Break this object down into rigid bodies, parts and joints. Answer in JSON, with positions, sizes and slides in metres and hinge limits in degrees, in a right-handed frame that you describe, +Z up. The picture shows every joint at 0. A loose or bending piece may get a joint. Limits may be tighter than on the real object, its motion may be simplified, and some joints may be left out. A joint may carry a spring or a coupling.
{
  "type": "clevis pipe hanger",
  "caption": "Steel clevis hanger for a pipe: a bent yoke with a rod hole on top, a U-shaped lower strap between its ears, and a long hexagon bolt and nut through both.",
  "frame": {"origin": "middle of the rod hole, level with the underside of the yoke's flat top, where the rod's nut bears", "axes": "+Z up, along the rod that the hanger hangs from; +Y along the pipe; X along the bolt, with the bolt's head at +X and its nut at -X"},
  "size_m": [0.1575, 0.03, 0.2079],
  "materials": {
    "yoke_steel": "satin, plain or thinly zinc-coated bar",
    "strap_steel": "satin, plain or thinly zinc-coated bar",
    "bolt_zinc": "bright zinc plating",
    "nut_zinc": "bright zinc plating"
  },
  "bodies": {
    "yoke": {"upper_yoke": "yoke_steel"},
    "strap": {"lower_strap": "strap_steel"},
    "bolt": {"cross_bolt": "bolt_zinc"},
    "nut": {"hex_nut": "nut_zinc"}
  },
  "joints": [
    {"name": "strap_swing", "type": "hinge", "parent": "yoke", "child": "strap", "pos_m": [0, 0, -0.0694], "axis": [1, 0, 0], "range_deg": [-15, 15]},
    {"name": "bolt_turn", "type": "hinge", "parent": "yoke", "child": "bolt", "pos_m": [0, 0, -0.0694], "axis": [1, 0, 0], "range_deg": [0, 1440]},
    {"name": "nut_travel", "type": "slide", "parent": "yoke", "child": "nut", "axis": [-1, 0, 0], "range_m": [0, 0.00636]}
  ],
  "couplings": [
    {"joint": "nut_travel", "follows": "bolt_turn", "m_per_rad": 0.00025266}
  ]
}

☆ ☆ ☆ ☆ ☆ ☆ ☆

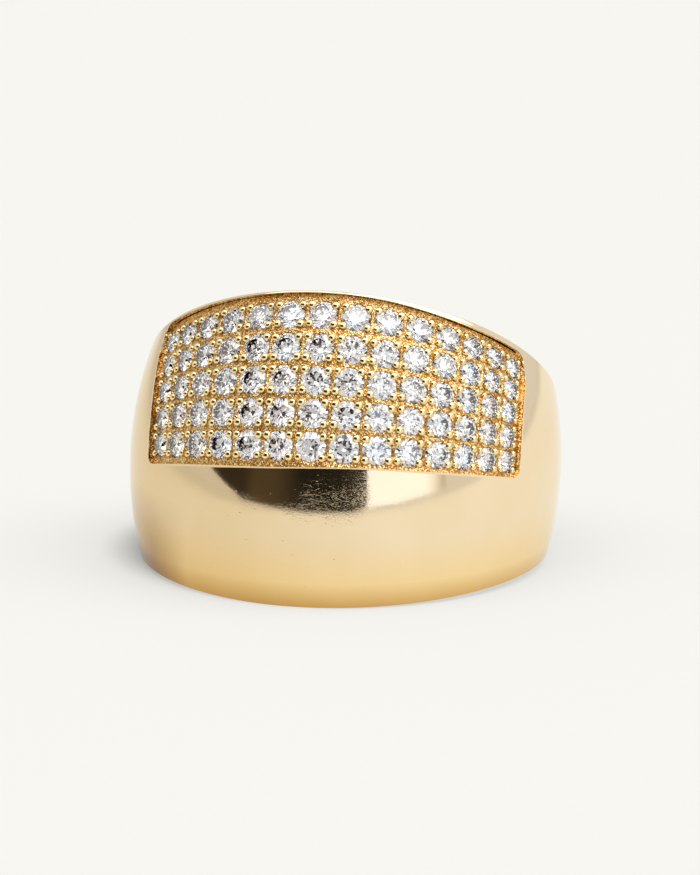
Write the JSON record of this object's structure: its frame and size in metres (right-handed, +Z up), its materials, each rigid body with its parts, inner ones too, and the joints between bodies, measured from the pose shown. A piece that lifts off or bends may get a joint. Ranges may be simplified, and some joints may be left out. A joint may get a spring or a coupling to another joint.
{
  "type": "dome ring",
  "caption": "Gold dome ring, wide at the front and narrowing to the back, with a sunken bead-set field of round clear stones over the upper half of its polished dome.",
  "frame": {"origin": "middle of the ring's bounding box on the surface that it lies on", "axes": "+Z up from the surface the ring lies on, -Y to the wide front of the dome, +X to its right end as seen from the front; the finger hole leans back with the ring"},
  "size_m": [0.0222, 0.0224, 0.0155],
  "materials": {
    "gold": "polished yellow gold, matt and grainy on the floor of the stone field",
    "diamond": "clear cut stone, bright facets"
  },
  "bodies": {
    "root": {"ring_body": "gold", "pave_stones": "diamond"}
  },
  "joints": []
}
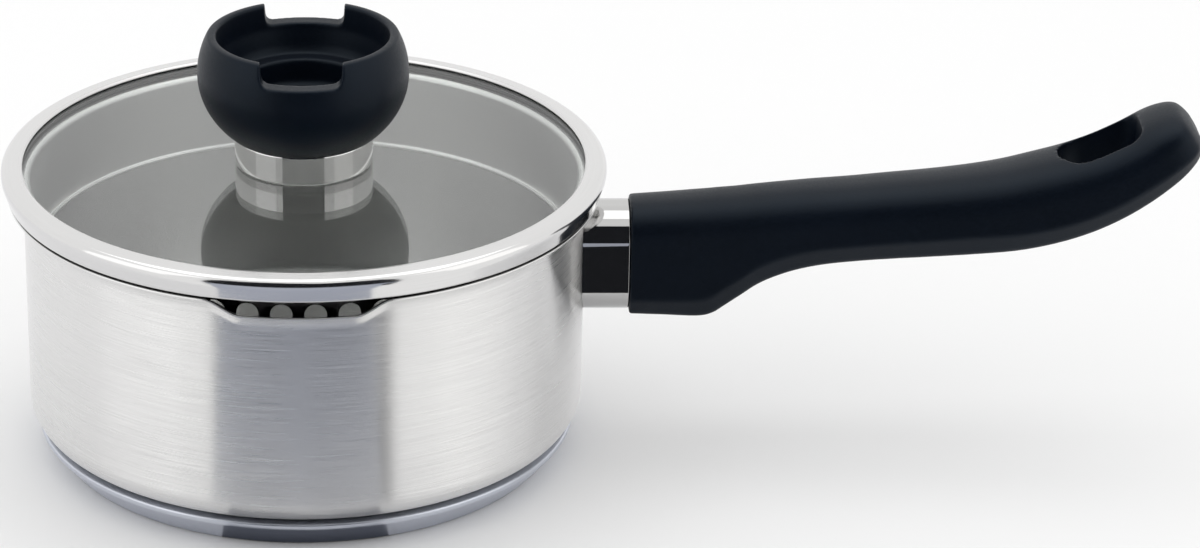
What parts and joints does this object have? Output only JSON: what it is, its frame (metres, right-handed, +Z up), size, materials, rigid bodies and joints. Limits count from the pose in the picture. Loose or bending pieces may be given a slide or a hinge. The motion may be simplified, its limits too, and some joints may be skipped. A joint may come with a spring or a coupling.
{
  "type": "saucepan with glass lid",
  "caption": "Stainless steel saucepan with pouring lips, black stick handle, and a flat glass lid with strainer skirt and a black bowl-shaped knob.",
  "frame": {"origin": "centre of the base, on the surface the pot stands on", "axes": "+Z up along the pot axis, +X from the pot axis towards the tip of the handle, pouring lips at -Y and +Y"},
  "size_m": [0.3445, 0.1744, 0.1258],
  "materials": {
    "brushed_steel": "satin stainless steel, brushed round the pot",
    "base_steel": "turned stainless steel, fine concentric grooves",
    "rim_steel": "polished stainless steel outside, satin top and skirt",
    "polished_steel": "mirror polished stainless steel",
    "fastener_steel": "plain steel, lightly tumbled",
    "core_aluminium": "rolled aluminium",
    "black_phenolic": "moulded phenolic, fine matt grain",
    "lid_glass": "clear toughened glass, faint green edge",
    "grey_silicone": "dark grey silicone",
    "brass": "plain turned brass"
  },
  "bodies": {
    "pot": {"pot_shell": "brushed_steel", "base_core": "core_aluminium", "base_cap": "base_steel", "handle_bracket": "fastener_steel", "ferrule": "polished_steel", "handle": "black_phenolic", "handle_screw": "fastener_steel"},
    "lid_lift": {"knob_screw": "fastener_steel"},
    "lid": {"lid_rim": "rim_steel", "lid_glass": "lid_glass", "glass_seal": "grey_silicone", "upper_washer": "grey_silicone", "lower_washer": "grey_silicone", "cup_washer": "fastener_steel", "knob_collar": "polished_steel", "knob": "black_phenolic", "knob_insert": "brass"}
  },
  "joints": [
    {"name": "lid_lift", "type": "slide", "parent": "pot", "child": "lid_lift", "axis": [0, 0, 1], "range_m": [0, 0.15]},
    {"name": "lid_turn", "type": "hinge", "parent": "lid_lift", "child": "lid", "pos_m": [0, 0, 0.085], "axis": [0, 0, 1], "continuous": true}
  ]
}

☆ ☆ ☆ ☆ ☆ ☆ ☆

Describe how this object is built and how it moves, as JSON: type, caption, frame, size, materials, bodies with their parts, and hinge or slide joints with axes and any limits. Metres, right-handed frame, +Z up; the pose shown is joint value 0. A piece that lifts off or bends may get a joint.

☆ ☆ ☆ ☆ ☆ ☆ ☆

* _TASK DESCRIPTION_: Each line in the entries above that includes the string "picture" should be extracted.

* _OUTPUT FOR THIS TASK_:
Break this object down into rigid bodies, parts and joints. Answer in JSON, with positions, sizes and slides in metres and hinge limits in degrees, in a right-handed frame that you describe, +Z up. The picture shows every joint at 0. A loose or bending piece may get a joint. Limits may be tighter than on the real object, its motion may be simplified, and some joints may be left out. A joint may carry a spring or a coupling.
What parts and joints does this object have? Output only JSON: what it is, its frame (metres, right-handed, +Z up), size, materials, rigid bodies and joints. Limits count from the pose in the picture. Loose or bending pieces may be given a slide or a hinge. The motion may be simplified, its limits too, and some joints may be skipped. A joint may come with a spring or a coupling.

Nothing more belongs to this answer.